Beim Ausmessen der Bäume im „Gigantenwald“ staunten die Waldbesucher nicht schlecht, 134 Zentimeter Umfang zeigte das Maßband an. Die betreffende Eiche sei wohl um die 250 Jahre alt, schätzte Gerster. Aber: Der Baum faule wohl schon von innen heraus – könne aber lockerleicht noch ein paar hundert Jahre älter werden. Wie der Förster mit diesem sehr alten Bestand umgehen soll? „Stehenlassen“, lautete die eindeutige Antwort der Ratsmitglieder. Der Gomaringer Wald sei im Übrigen dominiert von Eichen, die auf dem „schweren, fetten, tonigen Boden gut gedeihen“, so Kaphagyi. Was aber nicht bedeute, dass sich keine anderen Bäume dort finden. „Wir haben hier ein buntes Potpourri an Baumarten“, so Gerster. Aber eben vor allem Eichen, Buchen, dazu Kiefern.

Apropos Kiefern: Sein „Leid“ klagte Reinhold Gerster kurz vor Abschluss der Waldtour, dicke geerntete Stämme säumten den Weg. „Hier liegen aber noch rund 20 Prozent des Einschlags im Wald.“ Frost habe es diesen Winter fast gar keinen gegeben, Wald und Wege würden beim Rausholen entsprechend geschädigt. Jetzt sei der Boden sehr tief und matschig, die Kunden würden das Kiefernholz aber nur bis zum 15. April abnehmen. Weil danach das Holz eine Färbung annimmt, das den Wert deutlich mindere.
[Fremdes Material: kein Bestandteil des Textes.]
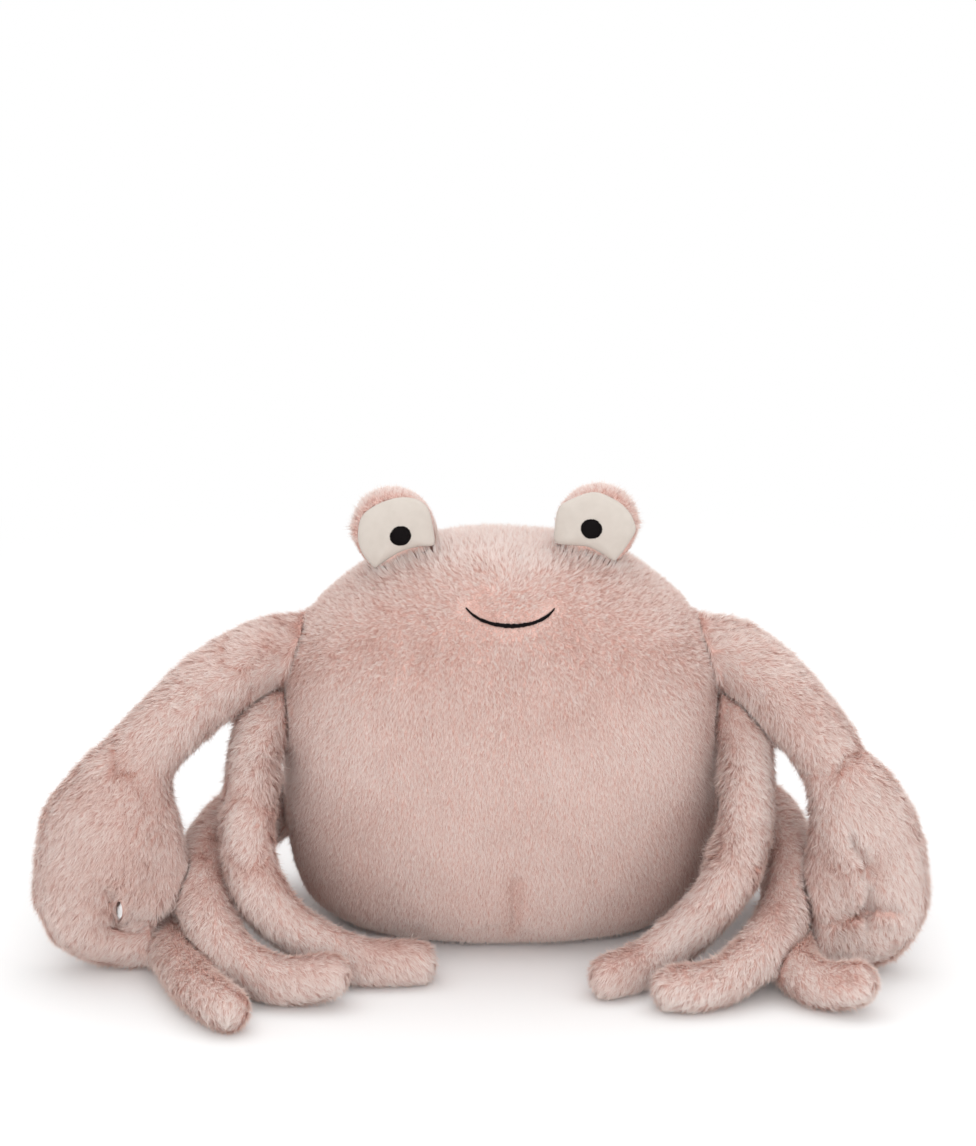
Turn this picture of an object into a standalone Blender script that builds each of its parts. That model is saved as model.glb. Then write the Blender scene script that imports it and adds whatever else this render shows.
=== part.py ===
"""Plush crab: a stuffed body on a flat base, six bendy legs, two arms that end in big claws,
two eyes on furry pods with smooth fronts, and a stitched smile.

Metres, +Z up. The front faces -Y, and left is -X, as the crab is seen from the front.
The origin is the middle of the flat base that the body sits on.
"""

import math

import bmesh
import bpy
from mathutils import Matrix, Vector
from mathutils.bvhtree import BVHTree

# Gap between pieces that touch
GAP = 0.0003
# How far a soft limb is squashed where it lies on the floor
FLOOR_PRESS = 0.0012

# Body
BODY_WIDTH = 0.273
BODY_DEPTH = 0.174
BODY_HEIGHT = 0.2475
BODY_SQUARENESS = 2.25
BODY_SEGMENTS = 38
BODY_RINGS = 26
# Outline from the middle of the base to the top: share of height, of half width, of half depth
BODY_OUTLINE = (
    (0.000, 0.000, 0.000),
    (0.000, 0.300, 0.290),
    (0.000, 0.540, 0.540),
    (0.020, 0.755, 0.690),
    (0.060, 0.870, 0.790),
    (0.115, 0.932, 0.865),
    (0.195, 0.975, 0.925),
    (0.305, 0.996, 0.972),
    (0.430, 1.000, 1.000),
    (0.560, 0.992, 1.000),
    (0.680, 0.960, 0.965),
    (0.780, 0.892, 0.895),
    (0.850, 0.790, 0.805),
    (0.905, 0.660, 0.705),
    (0.950, 0.520, 0.590),
    (0.983, 0.330, 0.420),
    (1.000, 0.000, 0.000),
)

# Legs
LEG_RADIUS = 0.0178
LEG_TIP_SHARE = 0.84
LEG_INSIDE = 0.028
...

Ein Dilemma. „Was soll ich tun“, fragte Gerster den Gemeinderat. „Rausholen“, lautete die Antwort. Die Schäden im Wald durch die Holzernte müssten eh wieder beseitigt werden. „Das gibt mir Schwung, wenn der Gemeinderat sagt, was in seinem Wald geschehen soll“, betonte der Förster daraufhin. Bürgermeister Heß bedankte sich bei der großen Waldumgangsteilnehmerschar – „es spricht sich einfach rum, dass die Waldumgänge unseres Försters hochinteressant sind“, so Heß.